Appendix B: Circular polarization due to photon-pseudoscalar mixing

In the weak mixing case, photons with polarizations parallel to an external magnetic field $\vec{B}$ that propagate through the distance L can decay into pseudoscalars with a probability

\begin{displaymath}P_{\gamma a} \simeq (\varg Bl)^{2} ~ \sin^{2} (\xi/2),
\end{displaymath} (B.1)

where $l = 2\omega/(\omega^2_p-m^2_a)$ and $\xi = L/l$, $\omega$ is the photon frequency, $\omega_p$ the plasma frequency, ma the pseudoscalar mass, and $\varg$ the photon-pseudoscalar coupling constant (Raffelt & Stodolky 1988; Jain et al. 2002).

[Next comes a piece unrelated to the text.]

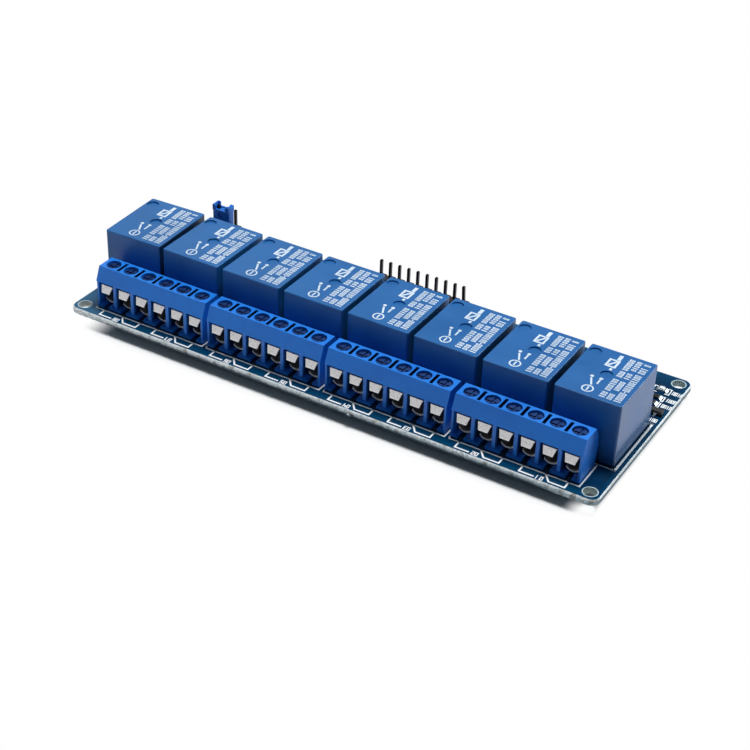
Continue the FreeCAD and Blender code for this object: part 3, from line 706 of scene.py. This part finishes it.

As long as $P_{\gamma a}$ is small, the linear polarization perpendicular to $\vec{B}$ generated by dichroism can be approximated by $\Delta p_{\rm lin} = P_{\gamma a}$. The mixing also induces a polarization-dependent phase shift (retardance)

\begin{displaymath}\phi_a \simeq \left( \frac{\varg Bl}{2} \right) ^{2} ~ (\xi - \sin \xi )
\end{displaymath} (B.2)

acquired by the photons during propagation, which results in circular polarization. As noted by Raffelt & Stodolky (1988), both effects are on the order of $(\varg Bl)^{2}$.

Assuming $m_a \ll \omega_p$, we have $l \simeq 4 \times 10^{-14}~\nu ~
n_{\rm e}^{-1}$ Mpc, where $\nu$ is the frequency in GHz and $n_{\rm e}$ the electronic density in cm-3. At optical wavelengths ( $\nu =
5 \times 10^{5}$ GHz) and under various conditions (e.g. $n_{\rm e} \sim
10^{-6}$ cm-3 and $L \sim 10$ Mpc in superclusters, or $n_{\rm e} \sim 10^{-8}$ cm-3 and $L \sim 1$ Gpc in the intergalactic medium), $\xi = L/l \sim 500$. With a frequency bandwidth $\Delta\nu / \nu
\sim 0.2$ and $\xi \gg 1$, we find that $\phi_a \simeq \langle \Delta
p_{\rm lin} \rangle ~ \xi /2 \sim 10^{2} ~ \langle \Delta p_{\rm
lin} \rangle$, where $\langle \Delta p_{\rm lin} \rangle$ represents the average value of $\Delta p_{\rm lin}$. Similar estimates are derived when accounting for density fluctuations (Jain et al. 2002).

Adopting the convention of u=0 and q>0 for polarization vectors parallel to $\vec{B}$, the dichroism and birefringence induced by photon-pseudoscalar mixing modify the polarization according to

             q = $\displaystyle q_{_0} - \Delta p_{\rm lin} ~ ,$  
u = $\displaystyle u_{_0} \cos \phi_a ~ ,$ (B.3)
$\displaystyle \varv$ = $\displaystyle u_{_0} \sin \phi_a ~ ,$  

where q0 and u0 are the normalized Stokes parameters representing the initial linear polarization state and $\varv_{_0} =
0$. Assuming that the sources are initially polarized at $p_{_0}
\simeq 2\%$ with randomly oriented polarization angles and that $\langle \Delta p_{\rm lin} \rangle < 0.01$ (Appendix A), we finally obtain the average circular polarization expected to result from the photon-pseudoscalar mixing: $\langle \vert \varv \vert \rangle ~
\sim (2/ \pi) p_{_0} ~ \phi_a$, i.e., $\langle \vert p_{\rm circ}\vert \rangle
~ \sim \langle \Delta p_{\rm lin} \rangle \sim 0.5\%$. This estimate applies to a variety of plausible situations, in agreement with the simulations shown in Das et al. (2005), Hutsemékers et al. (2008), and Payez et al. (2008).